How can we be confident we won’t just build another Whatcom County Jail? / Letter to the Justice Project Stakeholder Advisory Committee

May 11, 2022 Dena Jensen

Next week, on Monday, May 16, 2022, City of Bellingham is hosting their town hall meeting on Public Safety. Here is the link to attend that town hall:

In advance of that forum the Bellingham City Council received some presentations yesterday from the Whatcom County Prosecutor and from Bellingham Police Department’s Deputy Chief related to crime. 

Based on material I heard in those presentations I sent the email below to the Whatcom County Justice Project’s Stakeholder Advisory Committee. This is the email address people can use to contact them:

Subject: How can we be confident we won’t just build another Whatcom County Jail?

Dear Stakeholder Advisory Committee:

When I think about the breaking the legacies of violence, displacement, migration, and settlement that have characterized our past and the injustice inflicted upon people who are indigenous to our region, it occurs to me that the level of change required to do that is much greater than what any of us contemplate when actually proposing actions to do that.   There are many landmark moments in our history, like the right to vote finally being guaranteed to Native Americans in every U.S. state just 58 years ago, that remind us how slow and restrained we have been in regard to breaking those legacies.
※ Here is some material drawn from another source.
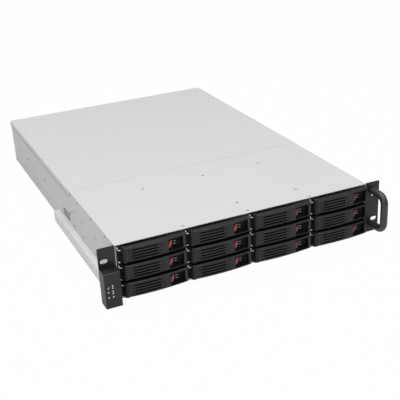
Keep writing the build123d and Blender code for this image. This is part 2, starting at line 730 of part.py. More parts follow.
def make_standoffs():
    """Hexagonal posts on the floor for the main board."""
    posts = []
    for across in BOARD_HOLES_X:
        for back in BOARD_HOLES_Y:
            x = PORT_RIGHT - BOARD_EDGE - across
            y = REAR_INNER - BOARD_REAR_GAP - back
            hexagon = RegularPolygon(STANDOFF_FLATS / 2, 6, major_radius=False)
            posts.append(Pos(x, y, SHEET) * extrude(hexagon, STANDOFF_HEIGHT))
    return posts


def main():
    """Build every piece and write it."""
    os.makedirs("parts", exist_ok=True)
    save("base_pan", Compound(children=[make_base_pan()] + make_standoffs()))
    save("front_top_panel", make_front_top_panel())
    save("rear_cover", make_rear_cover())
    save("cover_thumbscrews", Compound(children=make_thumbscrews()))
    save("rear_panel", make_rear_panel())
    save("slot_blanks", Compound(children=make_slot_blanks()))
    save("supply_bay", make_supply_bay())
    left_ear = make_left_ear()
    save("left_ear", left_ear)
    save("right_ear", mirrored(left_ear))
    save("ear_handle", make_ear_handle())
    save("control_box", make_control_box())
    power, reset = button_places()
    save("power_button", make_button(*power))
    save("reset_button", make_button(*reset))
    save("indicator_lenses", Compound(children=make_lenses()))
    save("cable_duct", make_cable_duct())
    save("drive_cage", Compound(children=make_drive_cage()))
    save("backplane", make_backplane())
    save("drive_connectors", Compound(children=make_connectors()))
    save("fan_bracket", make_fan_bracket())
    save("fan_frames", Compound(children=[make_fan_frame(x) for x in fan_places()]))
    for index, x in enumerate(fan_places()):
        save(f"fan_rotor_{index + 1}", make_fan_rotor(x))
    blank = bezel_blank()
    tray = [make_tray_body(), make_tray_front(blank)] + make_clip()
    lever = make_lever(blank)
    latch = make_latch()
    for number in range(COLUMNS * ROWS):
        save(f"drive_tray_{number + 1}", Compound(children=[in_cell(piece, number) for piece in tray]))
        save(f"tray_lever_{number + 1}", in_cell(lever, number))
        save(f"tray_latch_{number + 1}", in_cell(latch, number))


if __name__ == "__main__":
    main()
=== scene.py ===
"""Finishes, small parts and a studio for a two-unit rackmount server chassis."""
import math

import bpy
from bpy.props import FloatProperty, FloatVectorProperty, IntProperty, PointerProperty
from mathutils import Matrix, Vector


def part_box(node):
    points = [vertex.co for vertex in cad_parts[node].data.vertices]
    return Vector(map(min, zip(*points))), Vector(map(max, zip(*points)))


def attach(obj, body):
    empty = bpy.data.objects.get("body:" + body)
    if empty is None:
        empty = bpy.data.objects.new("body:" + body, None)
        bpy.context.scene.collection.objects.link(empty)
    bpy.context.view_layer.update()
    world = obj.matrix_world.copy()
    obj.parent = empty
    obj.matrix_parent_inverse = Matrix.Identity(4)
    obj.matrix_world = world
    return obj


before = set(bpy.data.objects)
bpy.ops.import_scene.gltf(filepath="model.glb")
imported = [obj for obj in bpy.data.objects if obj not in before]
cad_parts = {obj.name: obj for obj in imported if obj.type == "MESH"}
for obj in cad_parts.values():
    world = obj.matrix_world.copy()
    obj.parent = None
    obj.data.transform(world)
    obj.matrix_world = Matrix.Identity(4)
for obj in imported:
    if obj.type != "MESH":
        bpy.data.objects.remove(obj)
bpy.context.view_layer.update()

bl_info = {
    "name": "Rackmount chassis finishes",
    "version": (1, 0, 0),
    "blender": (4, 5, 0),
    "location": "View3D > Sidebar > Chassis",
    "description": "Finishes, small parts and a studio for a rackmount server chassis",
    "category": "Object",
}

MM = 0.001

# The chassis and its drive cells, read from the frame in metres
COLUMNS = 4
ROWS = 3
CELLS = COLUMNS * ROWS
PAN_LOW, PAN_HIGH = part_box("base_pan")
ROOF_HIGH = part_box("front_top_panel")[1]
COVER_LOW, COVER_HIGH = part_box("rear_cover")
REAR_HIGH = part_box("rear_panel")[1]
SHEET = 1.0 * MM
CELL_LEFT = PAN_LOW.x + SHEET
CELL_FLOOR = PAN_LOW.z + SHEET
COLUMN_PITCH = (PAN_HIGH.x - PAN_LOW.x - 2 * SHEET) / COLUMNS
ROW_PITCH = (ROOF_HIGH.z - PAN_LOW.z - 2 * SHEET) / ROWS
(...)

Meanwhile, Native Americans continue to suffer many obstacles to voting, continued injustice, and last year was the first one that a Racial Equity Commission was funded by our local governments here.

I listened to Whatcom County Prosecutor Eric Richey’s presentation at yesterday’s 5/9/22 Bellingham City Council Committee of the Whole meeting. My understanding of his priorities were those of advocating for a new jail with more space, and for community members to call for their legislators to pass stricter penalties for violating certain laws. Mentioning medical and behavioral health was at the bottom of his list of causes for crimes, and treatment for those health issues was again at the bottom of his list for answers to it.

I think we have to question whether bringing mental and behavioral health services onto lists related to justice at all, at this point, should be viewed as a victory and whether our community members who have been calling for those services for decades are going to be – or should be – satisfied with that.

Additionally, I think it is important for your committee to also reflect on the fact that while you all are just a portion of your way through the process of guiding “the development of the Justice Project (public health, safety and justice facility needs assessment)” – to say nothing of the needs assessment itself not having begun – that at least eight members of the Stakeholder Advisory Committee, most of which are in some of the most significant positions of power that exist in Whatcom County, have come out to publicly support a new jail.

In the April 7, 2022 letter that all the mayors in Whatcom County sent to the SAC, the mention of mental and behavioral health treatment was also the ending of that letter, not the beginning of it. In Bellingham City Council Member Dan Hammill’s comment after Prosecutor Richey’s presentation yesterday, his support of a jail came before including his support of mental and behavioral health services. Meanwhile, when bringing up that there is a shortage of workers to provide those services, Council Member Hammill indicated he would support the state in the actions they might take to remedy that. I am glad that he is supportive of that. But what if the state doesn’t do anything about it? This is one of the concerns I have related to being slow and restrained in breaking shameful legacies.

I noticed that in the letter from all the mayors, they reminded us that spaces in the existing Whatcom County Jail were meant for “essential services such as medical care, as well as programs aimed at curbing recidivism” and that those “were converted to space to house the growing inmate population.” How can we feel confident that, in providing a more spacious jail, we are not going to fall back on old practices like simply jailing more and more folks in it, simply because we haven’t also prioritized and taken action to properly value and support our community members who can be the ones to provide empathy and effective treatments needed for health and well-being?

We have to do far better than just naming this project something different than a jail project to make the massive change needed to break the legacies of violence, displacement, migration and settlement in Whatcom County. We can’t allude to services that are going to be offered and then not do all the things required to develop health care experts and a community with a trauma informed approach to deliver services, in what will only be a bigger jail that will become too small if we don’t.

I call on you all to continue to dig hard to provide a needs assessment process that will identify changed practices, approaches, and facilities that will foster true health, well-being, and justice in our community.